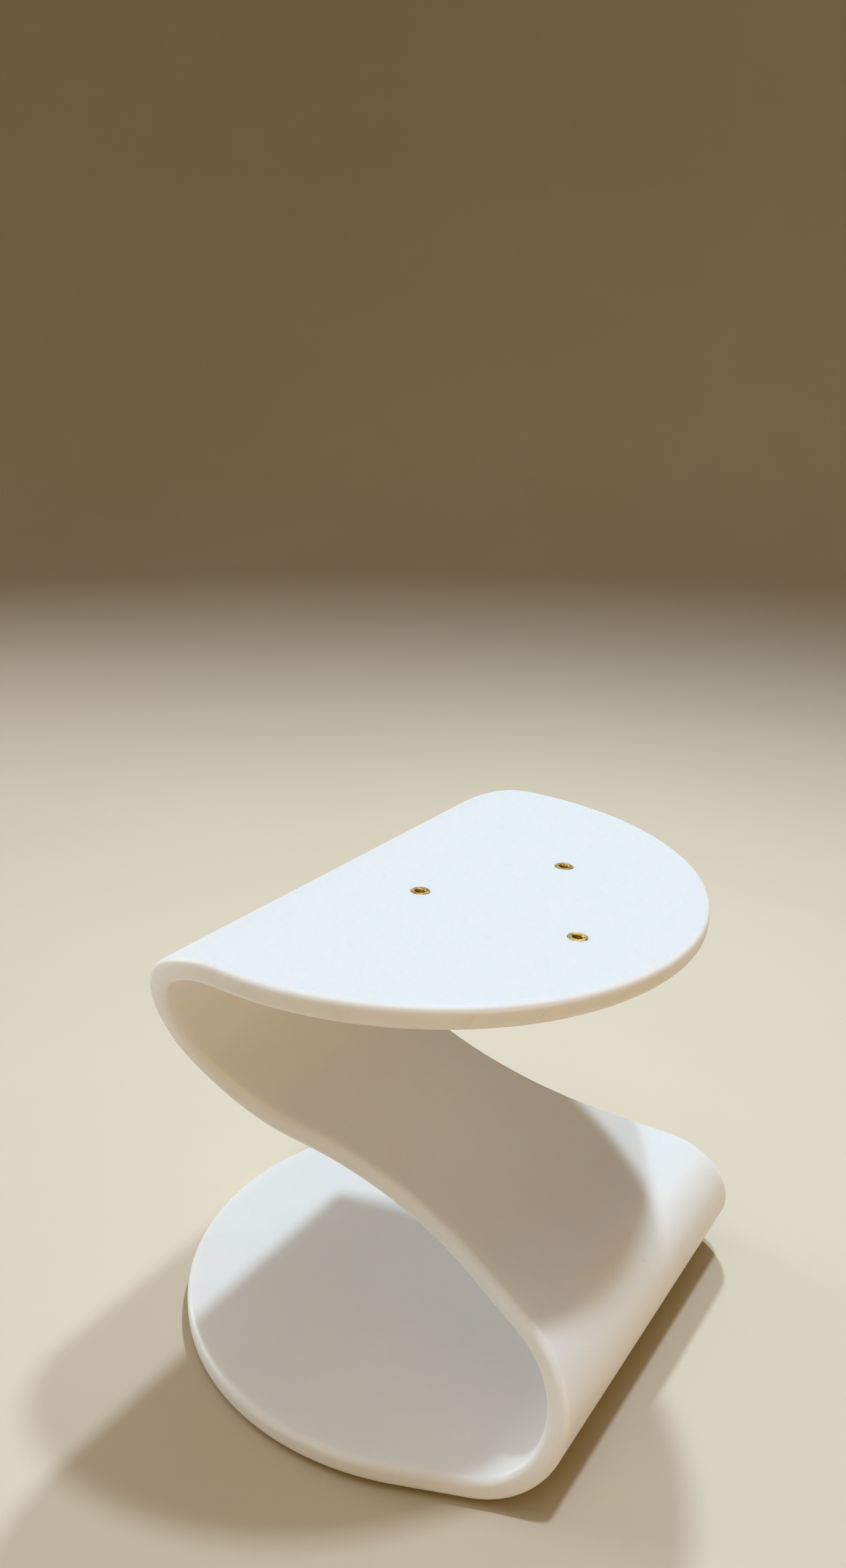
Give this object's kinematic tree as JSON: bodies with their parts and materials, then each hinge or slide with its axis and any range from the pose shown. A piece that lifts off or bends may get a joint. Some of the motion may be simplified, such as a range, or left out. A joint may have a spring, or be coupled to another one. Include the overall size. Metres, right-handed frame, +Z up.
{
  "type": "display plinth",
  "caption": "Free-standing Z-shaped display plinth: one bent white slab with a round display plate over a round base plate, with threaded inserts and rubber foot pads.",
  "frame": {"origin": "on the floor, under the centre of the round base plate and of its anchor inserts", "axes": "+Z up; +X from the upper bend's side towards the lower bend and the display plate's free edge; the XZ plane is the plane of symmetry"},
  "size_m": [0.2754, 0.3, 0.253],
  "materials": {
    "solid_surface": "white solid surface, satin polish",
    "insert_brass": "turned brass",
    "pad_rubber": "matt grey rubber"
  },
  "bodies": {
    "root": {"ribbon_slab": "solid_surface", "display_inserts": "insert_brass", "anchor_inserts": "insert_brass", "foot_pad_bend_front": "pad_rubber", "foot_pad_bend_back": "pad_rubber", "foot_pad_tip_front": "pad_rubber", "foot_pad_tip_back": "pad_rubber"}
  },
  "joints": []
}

# # # # #

» WHAT THE TASK REQUIRES:
Give back all the data exactly as written.

» RESULT BELOW:
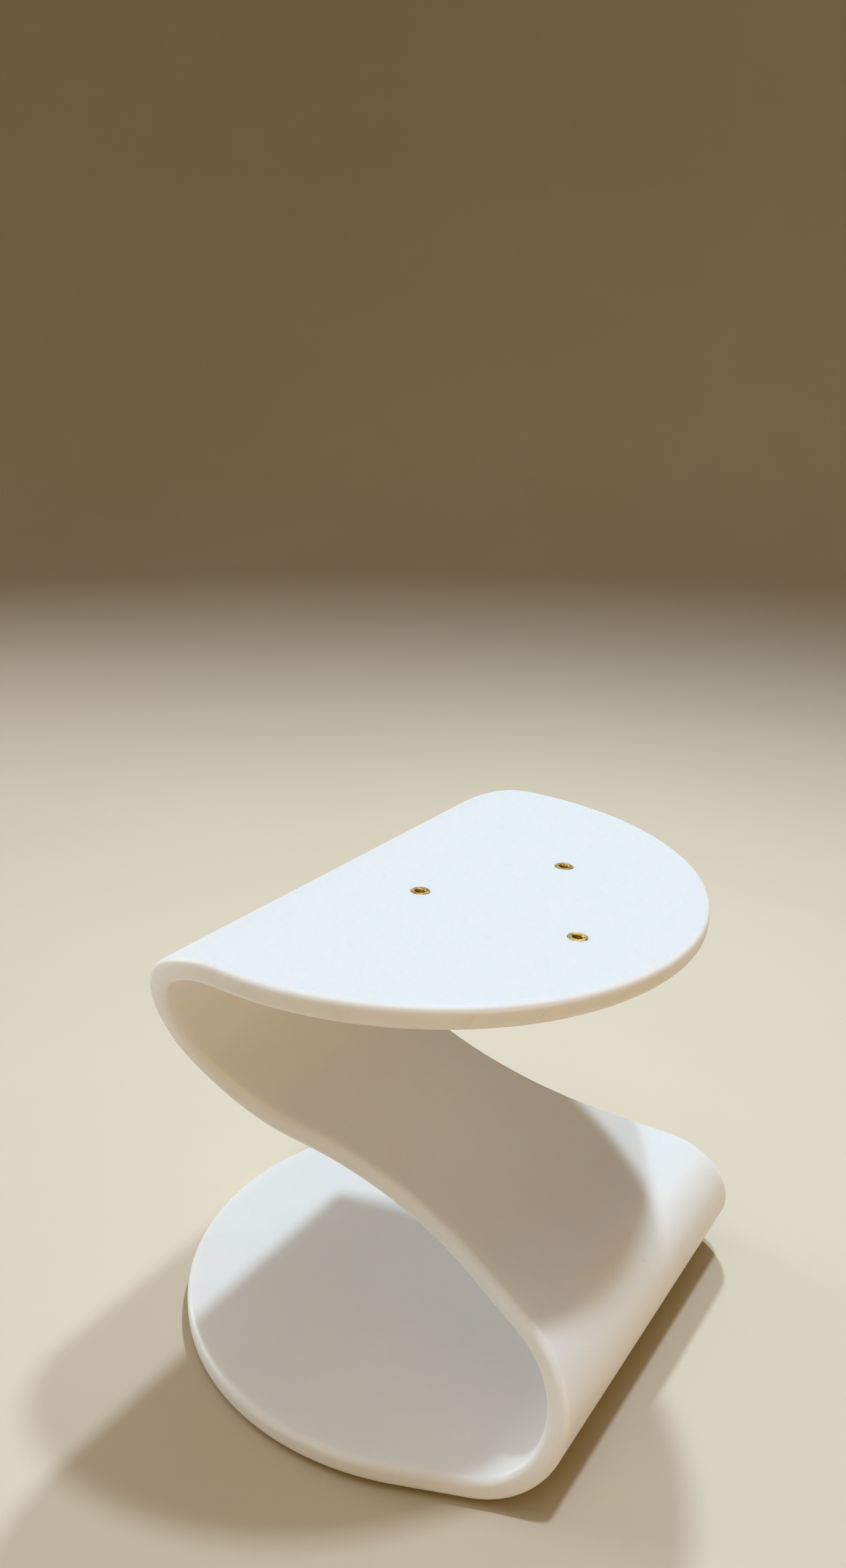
Give this object's kinematic tree as JSON: bodies with their parts and materials, then each hinge or slide with its axis and any range from the pose shown. A piece that lifts off or bends may get a joint. Some of the motion may be simplified, such as a range, or left out. A joint may have a spring, or be coupled to another one. Include the overall size. Metres, right-handed frame, +Z up.
{
  "type": "display plinth",
  "caption": "Free-standing Z-shaped display plinth: one bent white slab with a round display plate over a round base plate, with threaded inserts and rubber foot pads.",
  "frame": {"origin": "on the floor, under the centre of the round base plate and of its anchor inserts", "axes": "+Z up; +X from the upper bend's side towards the lower bend and the display plate's free edge; the XZ plane is the plane of symmetry"},
  "size_m": [0.2754, 0.3, 0.253],
  "materials": {
    "solid_surface": "white solid surface, satin polish",
    "insert_brass": "turned brass",
    "pad_rubber": "matt grey rubber"
  },
  "bodies": {
    "root": {"ribbon_slab": "solid_surface", "display_inserts": "insert_brass", "anchor_inserts": "insert_brass", "foot_pad_bend_front": "pad_rubber", "foot_pad_bend_back": "pad_rubber", "foot_pad_tip_front": "pad_rubber", "foot_pad_tip_back": "pad_rubber"}
  },
  "joints": []
}